• [Information provided]:
--- BEGIN ---
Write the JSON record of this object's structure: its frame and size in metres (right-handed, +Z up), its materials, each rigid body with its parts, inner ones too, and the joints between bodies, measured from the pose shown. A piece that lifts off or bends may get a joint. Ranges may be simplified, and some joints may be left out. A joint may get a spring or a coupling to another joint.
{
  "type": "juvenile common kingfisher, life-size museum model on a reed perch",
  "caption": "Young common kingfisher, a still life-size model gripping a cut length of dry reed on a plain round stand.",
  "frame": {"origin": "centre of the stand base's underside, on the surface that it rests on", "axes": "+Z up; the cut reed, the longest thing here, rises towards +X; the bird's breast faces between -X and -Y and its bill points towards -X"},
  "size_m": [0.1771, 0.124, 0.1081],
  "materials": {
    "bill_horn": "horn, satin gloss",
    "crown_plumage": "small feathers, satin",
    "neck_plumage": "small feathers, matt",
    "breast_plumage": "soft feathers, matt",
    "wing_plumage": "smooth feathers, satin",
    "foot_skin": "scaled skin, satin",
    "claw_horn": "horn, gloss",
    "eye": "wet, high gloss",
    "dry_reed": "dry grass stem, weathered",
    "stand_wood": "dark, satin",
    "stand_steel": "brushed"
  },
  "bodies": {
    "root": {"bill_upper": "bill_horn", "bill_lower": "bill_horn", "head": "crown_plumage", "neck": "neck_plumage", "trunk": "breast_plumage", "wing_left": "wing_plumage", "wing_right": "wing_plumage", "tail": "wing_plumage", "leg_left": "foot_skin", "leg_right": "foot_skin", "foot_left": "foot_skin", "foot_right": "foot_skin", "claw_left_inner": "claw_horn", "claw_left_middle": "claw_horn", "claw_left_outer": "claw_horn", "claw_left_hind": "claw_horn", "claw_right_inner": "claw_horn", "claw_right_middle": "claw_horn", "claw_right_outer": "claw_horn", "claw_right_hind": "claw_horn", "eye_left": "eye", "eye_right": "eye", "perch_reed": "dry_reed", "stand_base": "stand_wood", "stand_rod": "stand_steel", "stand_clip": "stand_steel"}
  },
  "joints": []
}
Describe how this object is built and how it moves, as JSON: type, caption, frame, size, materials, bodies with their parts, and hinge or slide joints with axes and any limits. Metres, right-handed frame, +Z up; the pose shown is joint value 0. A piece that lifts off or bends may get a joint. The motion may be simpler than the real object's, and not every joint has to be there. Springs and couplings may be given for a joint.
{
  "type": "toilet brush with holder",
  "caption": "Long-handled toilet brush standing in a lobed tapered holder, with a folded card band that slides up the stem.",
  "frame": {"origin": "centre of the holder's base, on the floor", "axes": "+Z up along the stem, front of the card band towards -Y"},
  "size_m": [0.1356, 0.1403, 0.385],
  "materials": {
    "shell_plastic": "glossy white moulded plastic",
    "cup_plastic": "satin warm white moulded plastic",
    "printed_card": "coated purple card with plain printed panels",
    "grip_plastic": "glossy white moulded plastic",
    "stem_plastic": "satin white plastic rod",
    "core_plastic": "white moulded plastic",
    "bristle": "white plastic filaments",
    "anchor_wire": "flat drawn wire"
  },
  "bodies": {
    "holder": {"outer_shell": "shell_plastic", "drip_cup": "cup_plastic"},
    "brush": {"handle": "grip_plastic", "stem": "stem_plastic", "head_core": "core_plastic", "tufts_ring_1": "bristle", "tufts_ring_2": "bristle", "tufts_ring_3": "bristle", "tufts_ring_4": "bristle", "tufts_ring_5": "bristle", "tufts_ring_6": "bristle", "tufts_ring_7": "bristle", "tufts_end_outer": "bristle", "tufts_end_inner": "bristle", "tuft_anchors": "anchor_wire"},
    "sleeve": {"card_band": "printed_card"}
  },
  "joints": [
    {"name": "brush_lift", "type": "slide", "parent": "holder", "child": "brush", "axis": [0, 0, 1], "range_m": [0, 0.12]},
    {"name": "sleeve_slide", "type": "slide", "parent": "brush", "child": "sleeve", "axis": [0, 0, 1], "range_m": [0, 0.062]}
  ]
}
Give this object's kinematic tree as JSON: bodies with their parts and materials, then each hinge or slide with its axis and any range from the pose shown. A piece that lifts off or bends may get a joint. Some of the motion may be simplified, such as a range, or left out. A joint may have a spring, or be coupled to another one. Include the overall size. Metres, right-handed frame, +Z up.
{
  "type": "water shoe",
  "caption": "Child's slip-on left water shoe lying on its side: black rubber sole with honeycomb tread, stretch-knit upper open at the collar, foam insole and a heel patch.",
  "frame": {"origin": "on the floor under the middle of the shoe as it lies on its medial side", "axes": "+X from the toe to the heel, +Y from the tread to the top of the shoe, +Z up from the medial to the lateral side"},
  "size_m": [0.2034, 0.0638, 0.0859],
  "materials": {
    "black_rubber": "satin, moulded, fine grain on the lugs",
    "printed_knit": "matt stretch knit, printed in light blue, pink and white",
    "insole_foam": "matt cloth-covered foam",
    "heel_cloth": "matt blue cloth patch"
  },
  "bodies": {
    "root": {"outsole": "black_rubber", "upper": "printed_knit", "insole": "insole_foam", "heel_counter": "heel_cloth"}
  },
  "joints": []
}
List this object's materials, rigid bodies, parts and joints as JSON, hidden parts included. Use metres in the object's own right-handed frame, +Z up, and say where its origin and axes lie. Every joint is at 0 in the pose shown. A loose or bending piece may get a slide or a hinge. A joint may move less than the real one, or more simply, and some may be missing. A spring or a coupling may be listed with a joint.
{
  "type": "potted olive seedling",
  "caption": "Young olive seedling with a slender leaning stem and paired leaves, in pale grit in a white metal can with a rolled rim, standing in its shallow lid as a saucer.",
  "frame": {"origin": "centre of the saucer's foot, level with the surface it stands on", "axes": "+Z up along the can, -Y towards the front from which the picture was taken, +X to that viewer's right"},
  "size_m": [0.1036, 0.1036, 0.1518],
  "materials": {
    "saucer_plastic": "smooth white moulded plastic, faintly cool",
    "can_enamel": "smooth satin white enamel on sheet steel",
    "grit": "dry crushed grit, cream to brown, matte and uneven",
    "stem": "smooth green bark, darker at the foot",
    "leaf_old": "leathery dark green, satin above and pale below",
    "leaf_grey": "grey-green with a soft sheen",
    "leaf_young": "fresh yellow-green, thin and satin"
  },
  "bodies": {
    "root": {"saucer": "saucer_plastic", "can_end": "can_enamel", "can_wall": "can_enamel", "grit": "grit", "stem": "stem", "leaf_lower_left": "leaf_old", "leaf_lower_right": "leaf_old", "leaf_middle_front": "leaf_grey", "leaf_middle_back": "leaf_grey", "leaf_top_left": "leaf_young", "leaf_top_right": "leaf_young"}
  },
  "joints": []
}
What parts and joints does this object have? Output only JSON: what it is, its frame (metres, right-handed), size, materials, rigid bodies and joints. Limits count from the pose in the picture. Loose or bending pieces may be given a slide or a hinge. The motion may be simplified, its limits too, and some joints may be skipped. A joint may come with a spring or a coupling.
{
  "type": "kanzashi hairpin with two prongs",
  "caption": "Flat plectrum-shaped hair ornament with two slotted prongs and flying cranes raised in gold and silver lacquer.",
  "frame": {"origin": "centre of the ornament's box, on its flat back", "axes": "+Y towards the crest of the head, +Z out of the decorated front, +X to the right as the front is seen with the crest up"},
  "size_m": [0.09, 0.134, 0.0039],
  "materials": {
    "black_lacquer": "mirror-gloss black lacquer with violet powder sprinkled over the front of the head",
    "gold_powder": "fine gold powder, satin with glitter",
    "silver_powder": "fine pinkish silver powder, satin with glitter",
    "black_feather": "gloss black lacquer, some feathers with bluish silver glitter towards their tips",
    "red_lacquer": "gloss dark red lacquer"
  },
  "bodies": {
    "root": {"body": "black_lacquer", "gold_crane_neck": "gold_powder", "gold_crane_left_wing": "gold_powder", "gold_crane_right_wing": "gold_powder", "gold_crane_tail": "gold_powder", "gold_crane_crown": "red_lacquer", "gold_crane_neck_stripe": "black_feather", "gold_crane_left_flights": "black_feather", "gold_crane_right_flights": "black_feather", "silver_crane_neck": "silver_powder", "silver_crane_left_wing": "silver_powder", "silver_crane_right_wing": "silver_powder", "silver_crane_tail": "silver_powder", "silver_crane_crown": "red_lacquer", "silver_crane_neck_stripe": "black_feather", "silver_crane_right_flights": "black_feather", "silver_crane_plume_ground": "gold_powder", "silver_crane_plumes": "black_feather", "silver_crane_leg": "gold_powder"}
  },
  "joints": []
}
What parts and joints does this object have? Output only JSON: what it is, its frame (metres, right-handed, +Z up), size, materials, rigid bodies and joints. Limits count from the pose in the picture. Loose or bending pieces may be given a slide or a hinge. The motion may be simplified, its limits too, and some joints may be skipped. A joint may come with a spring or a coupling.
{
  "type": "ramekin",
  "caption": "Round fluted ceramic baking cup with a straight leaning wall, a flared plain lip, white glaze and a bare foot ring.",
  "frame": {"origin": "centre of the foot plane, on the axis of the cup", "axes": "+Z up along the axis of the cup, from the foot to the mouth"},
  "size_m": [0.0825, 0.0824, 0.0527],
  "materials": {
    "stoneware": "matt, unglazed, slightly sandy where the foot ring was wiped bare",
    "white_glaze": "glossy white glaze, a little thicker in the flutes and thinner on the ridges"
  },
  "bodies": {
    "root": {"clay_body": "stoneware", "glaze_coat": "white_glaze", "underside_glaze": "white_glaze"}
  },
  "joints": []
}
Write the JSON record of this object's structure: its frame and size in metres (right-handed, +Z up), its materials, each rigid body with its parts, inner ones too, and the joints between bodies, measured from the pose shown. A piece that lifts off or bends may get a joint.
--- END ---
• [What to do]: Repeat precisely the lines of the data starting at the one containing "(metres, right-handed, +Z", last line included.

• [Solution below]:
What parts and joints does this object have? Output only JSON: what it is, its frame (metres, right-handed, +Z up), size, materials, rigid bodies and joints. Limits count from the pose in the picture. Loose or bending pieces may be given a slide or a hinge. The motion may be simplified, its limits too, and some joints may be skipped. A joint may come with a spring or a coupling.
{
  "type": "ramekin",
  "caption": "Round fluted ceramic baking cup with a straight leaning wall, a flared plain lip, white glaze and a bare foot ring.",
  "frame": {"origin": "centre of the foot plane, on the axis of the cup", "axes": "+Z up along the axis of the cup, from the foot to the mouth"},
  "size_m": [0.0825, 0.0824, 0.0527],
  "materials": {
    "stoneware": "matt, unglazed, slightly sandy where the foot ring was wiped bare",
    "white_glaze": "glossy white glaze, a little thicker in the flutes and thinner on the ridges"
  },
  "bodies": {
    "root": {"clay_body": "stoneware", "glaze_coat": "white_glaze", "underside_glaze": "white_glaze"}
  },
  "joints": []
}
Write the JSON record of this object's structure: its frame and size in metres (right-handed, +Z up), its materials, each rigid body with its parts, inner ones too, and the joints between bodies, measured from the pose shown. A piece that lifts off or bends may get a joint.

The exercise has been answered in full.